- [What you have to do]:
In the material below, find every line with "that" and pull it out.

*** Listed entries ***

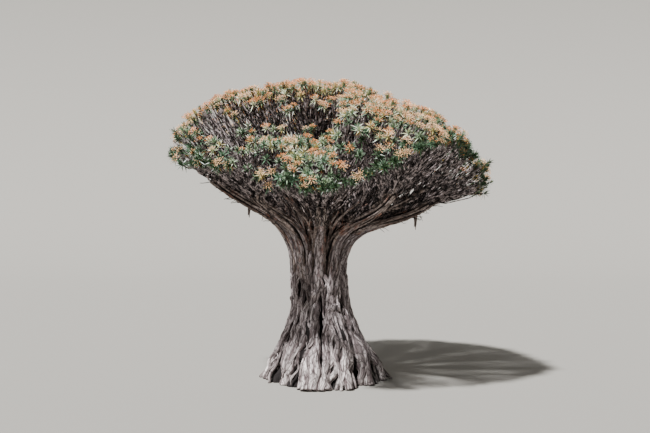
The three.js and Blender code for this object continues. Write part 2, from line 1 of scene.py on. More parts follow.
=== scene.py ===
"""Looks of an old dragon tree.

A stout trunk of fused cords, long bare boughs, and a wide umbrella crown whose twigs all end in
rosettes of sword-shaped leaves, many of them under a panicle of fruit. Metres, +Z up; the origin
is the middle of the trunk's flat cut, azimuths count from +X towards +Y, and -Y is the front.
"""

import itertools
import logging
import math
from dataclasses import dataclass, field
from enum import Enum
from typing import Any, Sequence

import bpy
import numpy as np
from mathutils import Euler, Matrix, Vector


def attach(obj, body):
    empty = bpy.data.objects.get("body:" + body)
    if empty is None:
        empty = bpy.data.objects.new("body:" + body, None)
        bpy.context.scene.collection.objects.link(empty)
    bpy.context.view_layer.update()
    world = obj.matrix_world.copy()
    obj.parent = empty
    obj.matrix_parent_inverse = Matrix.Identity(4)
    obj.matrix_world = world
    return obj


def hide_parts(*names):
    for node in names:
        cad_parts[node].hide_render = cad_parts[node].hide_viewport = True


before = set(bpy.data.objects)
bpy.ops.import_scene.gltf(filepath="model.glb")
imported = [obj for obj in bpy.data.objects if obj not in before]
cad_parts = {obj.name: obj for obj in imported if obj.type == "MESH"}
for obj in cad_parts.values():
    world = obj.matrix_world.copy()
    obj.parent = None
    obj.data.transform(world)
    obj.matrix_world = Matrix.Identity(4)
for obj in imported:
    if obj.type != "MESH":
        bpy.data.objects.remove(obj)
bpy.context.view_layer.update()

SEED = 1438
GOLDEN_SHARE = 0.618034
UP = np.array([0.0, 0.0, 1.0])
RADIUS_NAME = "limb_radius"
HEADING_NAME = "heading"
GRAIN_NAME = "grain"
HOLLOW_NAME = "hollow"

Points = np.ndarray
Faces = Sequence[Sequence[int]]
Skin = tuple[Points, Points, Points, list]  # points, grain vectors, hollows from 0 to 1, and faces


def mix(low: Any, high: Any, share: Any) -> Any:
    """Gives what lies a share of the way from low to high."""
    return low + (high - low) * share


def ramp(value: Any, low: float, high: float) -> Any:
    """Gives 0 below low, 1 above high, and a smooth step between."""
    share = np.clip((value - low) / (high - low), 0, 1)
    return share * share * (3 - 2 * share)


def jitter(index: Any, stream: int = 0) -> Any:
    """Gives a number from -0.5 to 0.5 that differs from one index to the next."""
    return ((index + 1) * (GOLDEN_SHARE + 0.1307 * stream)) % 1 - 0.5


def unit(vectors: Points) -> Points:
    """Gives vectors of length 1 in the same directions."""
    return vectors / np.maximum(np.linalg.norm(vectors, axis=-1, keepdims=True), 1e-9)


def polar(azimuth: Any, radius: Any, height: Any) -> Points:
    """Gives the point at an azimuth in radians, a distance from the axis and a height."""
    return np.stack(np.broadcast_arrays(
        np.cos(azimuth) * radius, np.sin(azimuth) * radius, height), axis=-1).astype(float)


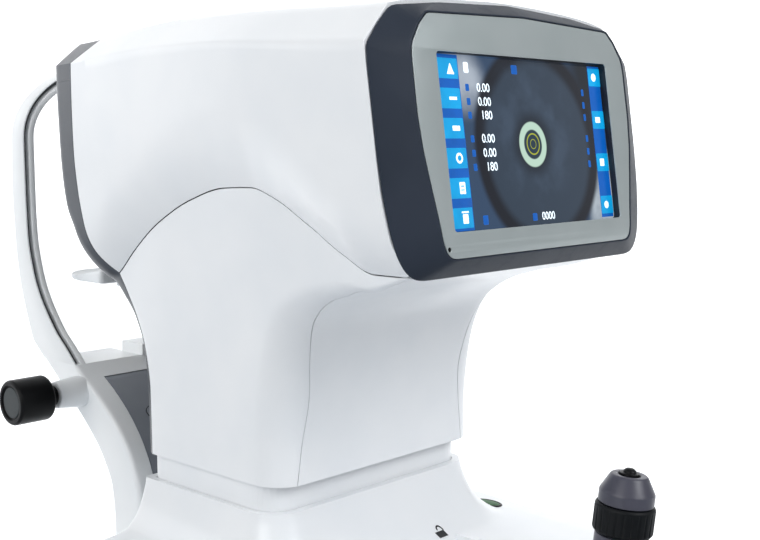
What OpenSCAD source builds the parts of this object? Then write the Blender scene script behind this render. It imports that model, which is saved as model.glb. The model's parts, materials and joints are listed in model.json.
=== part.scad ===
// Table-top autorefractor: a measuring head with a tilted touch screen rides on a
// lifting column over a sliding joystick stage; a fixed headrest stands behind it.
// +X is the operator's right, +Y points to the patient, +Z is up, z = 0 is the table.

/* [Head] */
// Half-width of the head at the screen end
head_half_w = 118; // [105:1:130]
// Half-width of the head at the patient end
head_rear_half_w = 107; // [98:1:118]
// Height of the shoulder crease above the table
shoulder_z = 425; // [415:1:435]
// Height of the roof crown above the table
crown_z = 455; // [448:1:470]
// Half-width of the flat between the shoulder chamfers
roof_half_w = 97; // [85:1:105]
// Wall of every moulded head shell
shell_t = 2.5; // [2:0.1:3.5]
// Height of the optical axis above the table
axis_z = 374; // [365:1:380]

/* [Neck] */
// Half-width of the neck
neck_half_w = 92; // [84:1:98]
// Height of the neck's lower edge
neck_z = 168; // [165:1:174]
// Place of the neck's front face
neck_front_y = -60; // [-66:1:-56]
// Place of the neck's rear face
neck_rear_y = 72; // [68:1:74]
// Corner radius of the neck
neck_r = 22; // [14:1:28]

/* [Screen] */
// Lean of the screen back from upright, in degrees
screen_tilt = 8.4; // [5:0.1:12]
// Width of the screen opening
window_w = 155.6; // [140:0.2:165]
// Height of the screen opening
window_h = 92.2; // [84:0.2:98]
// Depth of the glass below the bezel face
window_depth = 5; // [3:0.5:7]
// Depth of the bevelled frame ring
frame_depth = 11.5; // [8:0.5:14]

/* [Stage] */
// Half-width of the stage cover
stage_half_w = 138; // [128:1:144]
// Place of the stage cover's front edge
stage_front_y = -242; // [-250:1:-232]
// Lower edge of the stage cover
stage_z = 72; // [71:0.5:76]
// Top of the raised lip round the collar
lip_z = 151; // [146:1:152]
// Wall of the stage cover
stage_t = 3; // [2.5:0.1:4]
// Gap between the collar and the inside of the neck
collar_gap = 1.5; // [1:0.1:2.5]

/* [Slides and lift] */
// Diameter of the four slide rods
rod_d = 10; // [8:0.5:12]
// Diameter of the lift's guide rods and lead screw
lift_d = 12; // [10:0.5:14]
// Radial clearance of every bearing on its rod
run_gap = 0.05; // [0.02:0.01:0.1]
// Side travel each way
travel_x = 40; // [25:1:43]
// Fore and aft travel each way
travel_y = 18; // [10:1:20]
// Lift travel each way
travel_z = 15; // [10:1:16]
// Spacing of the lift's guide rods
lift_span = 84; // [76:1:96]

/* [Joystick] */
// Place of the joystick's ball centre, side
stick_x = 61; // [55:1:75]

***

- [Solution for this exercise]:
    """Gives a number from -0.5 to 0.5 that differs from one index to the next."""
What OpenSCAD source builds the parts of this object? Then write the Blender scene script behind this render. It imports that model, which is saved as model.glb. The model's parts, materials and joints are listed in model.json.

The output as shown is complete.